Novels are different. You’re usually pitching with just a synopsis or an outline, just to get to the point where an agent (or maybe an editor) is willing to read a chapter. And I think even the best synopsis can just sound stupid and reductive, especially to the writer who spent a year or two painstakingly building a world and cultivating a voice. So any advantage helps if it gets your actual work in front of someone.
Is there such a thing as momentum when it comes to writing? Do you reach a point where your list of credits and contest wins pushes you up into the next tier of recognition?
I think there’s a point where you realize every writer is just going through the same things you’re going through, just trying to write something true. And trying to figure out what that means, to write something true. Getting published just makes you feel as if you’re part of a club that you were in the whole time, but I think we all (well, most of us) still have to get over that hump to feel like we belong there. But you still end up back at square one, trying to make something up out of nothing.

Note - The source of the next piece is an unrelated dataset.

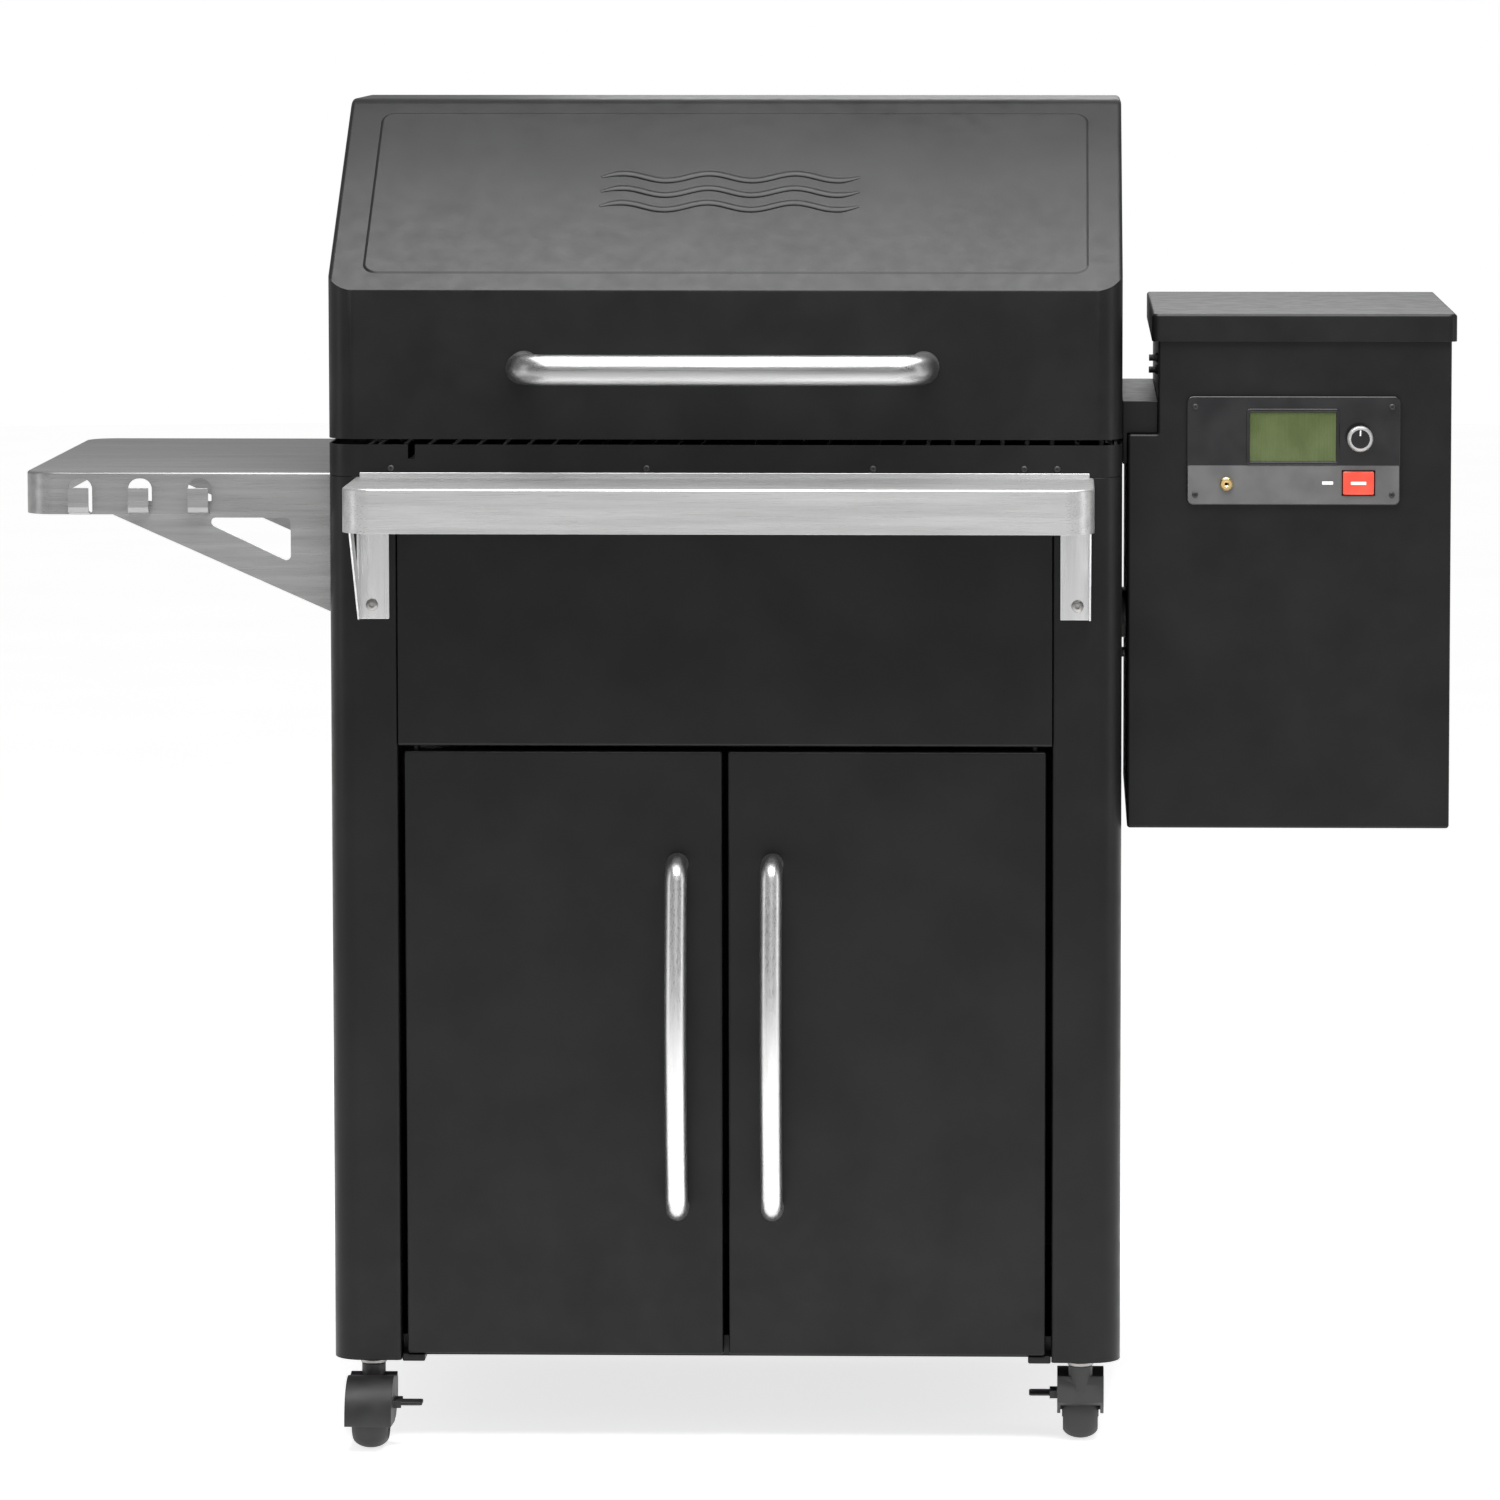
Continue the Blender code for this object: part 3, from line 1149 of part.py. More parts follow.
# -------------------------------------------------------------------- casters
def caster(corner, x, y, heading, with_pedal):
    """One hooded swivel caster; heading is the angle of its trail from +X."""
    plate_low, plate_high = 0.0740, CABINET_BOTTOM - GAP
    stem_plate = rod((x, y, plate_low), (x, y, plate_high), STEM_PLATE_R, 20)
    stem = add_part("caster_stem_" + corner, stem_plate, "bare_steel")
    pin = rod((x, y, 0.0625), (x, y, plate_low + 0.0005), STEM_PIN_R, 16)
    join(stem, add_tool("stem_pin", pin))
    turn = Matrix.Rotation(math.radians(heading), 4, "Z")
    swivel = (x, y, 0.0)
    axle = Vector(swivel) + turn @ Vector((CASTER_TRAIL, 0.0, WHEEL_R))
    fork = add_part("caster_fork_" + corner, moved(hood(), swivel, turn), "black_plastic",
                    (x, y, SWIVEL_Z))
    carve_fork(fork, corner, swivel, turn)
    wheel = turned(wheel_profile(), 20)
    across = turn @ Matrix.Rotation(math.radians(90), 4, "X")
    add_part("caster_wheel_" + corner, moved(wheel, axle, across), "caster_rubber", axle)
    if with_pedal:
        side = 1 if corner == "front_left" else -1
        pedal_on(fork, corner, axle, side)


def hood():
    """Side view of the fork before it is hollowed, with the swivel axis at X = 0."""
    arc = [(CASTER_TRAIL + HOOD_R * math.cos(a), WHEEL_R + HOOD_R * math.sin(a))
           for a in (math.radians(d) for d in range(0, 121, 15))]
    outline = [(CASTER_TRAIL + HOOD_R, WHEEL_R - 0.004), *arc, (-0.006, 0.0640),
               (-0.010, 0.0560), (-0.008, 0.0400), (0.012, 0.0260), (CASTER_TRAIL, 0.0235)]
    return prism(outline, "Y", -FORK_HALF_WIDTH, FORK_HALF_WIDTH)


def carve_fork(fork, corner, swivel, turn):
    """Neck, wheel space, stem bore and axle of one fork."""
    def across(half, radius, segments):
        return rod((CASTER_TRAIL, -half, WHEEL_R), (CASTER_TRAIL, half, WHEEL_R), radius, segments)

    neck = rod((0, 0, NECK_Z[0]), (0, 0, NECK_Z[1]), NECK_R, 20)
    wheel_space = across(WHEEL_SPACE_HALF, WHEEL_SPACE_R, 24)
    bore = rod((0, 0, 0.0610), (0, 0, 0.0800), STEM_BORE_R, 16)
    axle = across(FORK_HALF_WIDTH - 0.0010, AXLE_R, 12)
    join(fork, add_tool("neck_" + corner, moved(neck, swivel, turn)))
    cut(fork, add_tool("wheel_space_" + corner, moved(wheel_space, swivel, turn)),
        add_tool("stem_bore_" + corner, moved(bore, swivel, turn)))
    join(fork, add_tool("axle_" + corner, moved(axle, swivel, turn)))


def wheel_profile():
    """Half section of the wheel about its axle, as (radius, offset) points."""
    bore, half = AXLE_R + 0.0005, WHEEL_HALF_WIDTH
    return [(bore, half), (0.0170, half), (0.0255, half * 0.90), (0.0288, half * 0.66),
            (WHEEL_R, half * 0.30), (WHEEL_R, -half * 0.30), (0.0288, -half * 0.66),
            (0.0255, -half * 0.90), (0.0170, -half), (bore, -half)]


def pedal_on(fork, corner, axle, side):
    """Brake pedal between two ears on the fork's inner cheek; it turns about Y."""
    cheek = axle.x + side * FORK_HALF_WIDTH
    root = cheek + side * 0.0012
    low_x, high_x = sorted((root, root + side * PEDAL_LENGTH))
    body = box((low_x, axle.y - PEDAL_HALF, PEDAL_Z[0]), (high_x, axle.y + PEDAL_HALF, PEDAL_Z[1]))
    hinge = (root + side * PEDAL_PIVOT_IN, axle.y, sum(PEDAL_Z) / 2)
    pedal = add_part("caster_pedal_" + corner, body, "black_plastic", hinge)
    soften(pedal, 0.0010)
    ear_x = sorted((cheek - side * 0.0010, cheek + side * 0.0070))
    ears = merged(*[box((ear_x[0], axle.y + y, 0.0385), (ear_x[1], axle.y + y + 0.0025, 0.0455))
                    for y in (-0.0110, 0.0085)])
    join(fork, add_tool("pedal_ears_" + corner, ears))


def casters():
    caster("front_left", -CASTER_X, CASTER_FRONT_Y, 270.0, True)
    caster("front_right", CASTER_X, CASTER_FRONT_Y, 90.0, True)
    caster("rear_left", -CASTER_X, CASTER_REAR_Y, 270.0, False)
    caster("rear_right", CASTER_X, CASTER_REAR_Y, 270.0, False)


def build():
    side_panels()
    front_fascia()
    back_panel()
    floor_panel()
    door_pivots()
    doors()
    barrel_tub()
    lid()
    cooking_grates()
    fire_parts()
    grease_parts()
    front_shelf()
    shelf_brackets()
    side_shelf()
    hopper_box()
    hopper_lid()
    hopper_inside()
    hopper_connector()
    auger_parts()
    fan_parts()
    controller()
    knob_parts()
    power_inlet()
    rear_vent()
    casters()


build()
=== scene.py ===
"""Looks of the pellet smoker grill: fine surfaces, materials, studio and camera."""

import json
import math

import bmesh
import bpy
from mathutils import Matrix, Vector


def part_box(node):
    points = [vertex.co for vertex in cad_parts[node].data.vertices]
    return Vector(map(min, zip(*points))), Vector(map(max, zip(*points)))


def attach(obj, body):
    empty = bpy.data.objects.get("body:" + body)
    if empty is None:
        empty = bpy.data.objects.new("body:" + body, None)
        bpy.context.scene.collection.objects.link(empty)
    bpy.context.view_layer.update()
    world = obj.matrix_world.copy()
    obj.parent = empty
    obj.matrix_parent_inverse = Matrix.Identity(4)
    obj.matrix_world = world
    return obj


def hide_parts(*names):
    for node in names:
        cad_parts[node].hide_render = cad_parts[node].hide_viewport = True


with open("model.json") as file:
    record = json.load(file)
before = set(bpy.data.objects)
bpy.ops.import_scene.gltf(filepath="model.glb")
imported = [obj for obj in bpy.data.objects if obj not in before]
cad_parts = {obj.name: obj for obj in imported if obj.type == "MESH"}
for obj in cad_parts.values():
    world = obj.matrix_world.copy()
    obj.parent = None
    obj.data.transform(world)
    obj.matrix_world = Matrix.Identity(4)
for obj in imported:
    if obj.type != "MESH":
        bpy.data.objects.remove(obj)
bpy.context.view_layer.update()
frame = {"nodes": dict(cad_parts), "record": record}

NODES = frame["nodes"]

# The grill's design axes: X from the middle of the cabinet, Y from its front plane.
CABINET_X = (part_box("barrel_tub")[0].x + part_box("barrel_tub")[1].x) / 2
FRONT_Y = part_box("barrel_tub")[0].y
HALF_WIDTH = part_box("barrel_tub")[1].x - CABINET_X

SHEET = 0.0020
THIN_SHEET = 0.0015
CORNER_R = 0.0260
JOINT_GAP = 0.0003      # between pieces that meet
PAST = 0.0100           # how far a cutting tool reaches past what it cuts
TINY = 0.0001
SIDES = ((-1, "left"), (1, "right"))
TO_FRONT = Matrix.Rotation(math.radians(90), 4, "X")        # turns +Z to the grill's front


# ---------------------------------------------------------------- mesh helpers
def span(node):
    """Low and high corner of a CAD node in design axes."""
    low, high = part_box(node)
    shift = Vector((CABINET_X, FRONT_Y, 0.0))
    return low - shift, high - shift


def middle(node):
    low, high = span(node)
    return (low + high) / 2


def new_object(name, bm):
    """Object in the scene that takes over a bmesh."""
    mesh = bpy.data.meshes.new(name)
    bm.to_mesh(mesh)
    bm.free()
    obj = bpy.data.objects.new(name, mesh)
    bpy.context.scene.collection.objects.link(obj)
    return obj


def soften_edges(obj, width, segments=2):
    """Round an object's hard edges with a modifier."""
    bevel = obj.modifiers.new("edges", "BEVEL")
    bevel.width = width
    bevel.segments = segments
    bevel.limit_method = "ANGLE"
    bevel.angle_limit = math.radians(40.0)


def finish_piece(name, bm, material, body="cabinet", replaced=(), smooth=35.0, bevel=0.0,
                 segments=2):
    """Turn a bmesh in design axes into a named piece that rides on a body."""
    bmesh.ops.translate(bm, vec=(CABINET_X, FRONT_Y, 0.0), verts=bm.verts)
    obj = new_object(name, bm)
    obj.data.materials.append(material)
    obj.data.shade_smooth()
    obj.data.set_sharp_from_angle(angle=math.radians(smooth))
    if bevel:
        soften_edges(obj, bevel, segments)
    obj.modifiers.new("shading", "WEIGHTED_NORMAL").keep_sharp = True
    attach(obj, body)
    if replaced:
        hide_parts(*replaced)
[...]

Does your writer ego/self-esteem fluctuate according the accumulation and magnitude of credits, or do you run at a steady state? What will it take for you to impress yourself?
The only time I feel good about my writing is when I’m in the middle of something I love. By the time a story is published, if it gets published, it already feels (in a way) like something that happened to someone else. Like I’m taking credit for someone else’s work, especially if I’m floundering a little between other projects. It’s maddening and kind of stupid. Because it’s not self-esteem really, it’s not about questioning my skill as a writer. It’s more that I’m always worried the next idea won’t come, because I have no freaking idea where the ideas come from, or how they evolve the way they do, until the next idea does come, and evolves, and then it’s happening and I think oh, now I remember, it goes like this, and then this happens, and this would be fun, and so on, and like I said, it’s maddening.
nice interview! an honest look at the creative process.
Thanks, Mark. I suspect Tom has a bright future in the literary world.